What is real-time grid optimization?

 

Real-time grid optimization is the continuous, automated adjustment of grid assets using AI, live telemetry, and physics-based models to maximize transmission capacity and minimize congestion. It replaces static thermal limits with dynamically updated operating parameters.

 

How much can AI-driven grid optimization reduce congestion costs?

 

AI-orchestrated systems using Digital Twin models reduce congestion costs by 22–35%, according to Eurelectric research.

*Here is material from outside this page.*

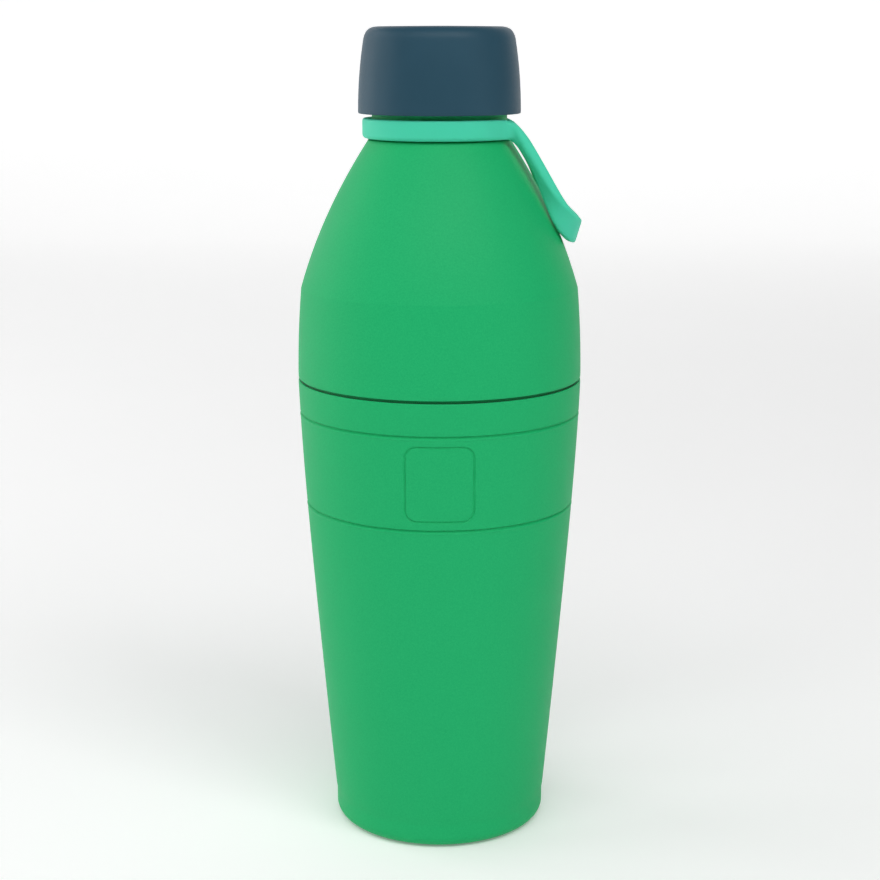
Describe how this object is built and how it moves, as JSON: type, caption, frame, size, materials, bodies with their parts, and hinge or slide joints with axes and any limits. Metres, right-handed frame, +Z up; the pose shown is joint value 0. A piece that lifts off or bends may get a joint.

Transmission capacity gains of 20–38% accompany those cost reductions.

 

What standards govern grid optimization interoperability in Europe?

 

CIM/CGMES 3.0, DSFM, EN 50491-12, and IEC 62746 define the interoperability requirements for integrating customer, aggregator, and transmission-level energy management systems in European grid deployments.

 

How long does it take to deploy a grid optimization platform?

 

TenneT’s ReFlow deployment went from project start to production in approximately five months using an embedded software engineering team and an open-source PowSyBl foundation. Timelines vary based on sensor infrastructure readiness and regulatory approval processes.

 

Why do operators resist AI recommendations in grid management?

 

Operators resist AI recommendations when they have not been involved in testing and cannot verify the reasoning behind a decision. Swissgrid’s co-validation approach, which required manual confirmation before automation, raised acceptance rates to 71% by building evidence-based trust rather than demanding compliance.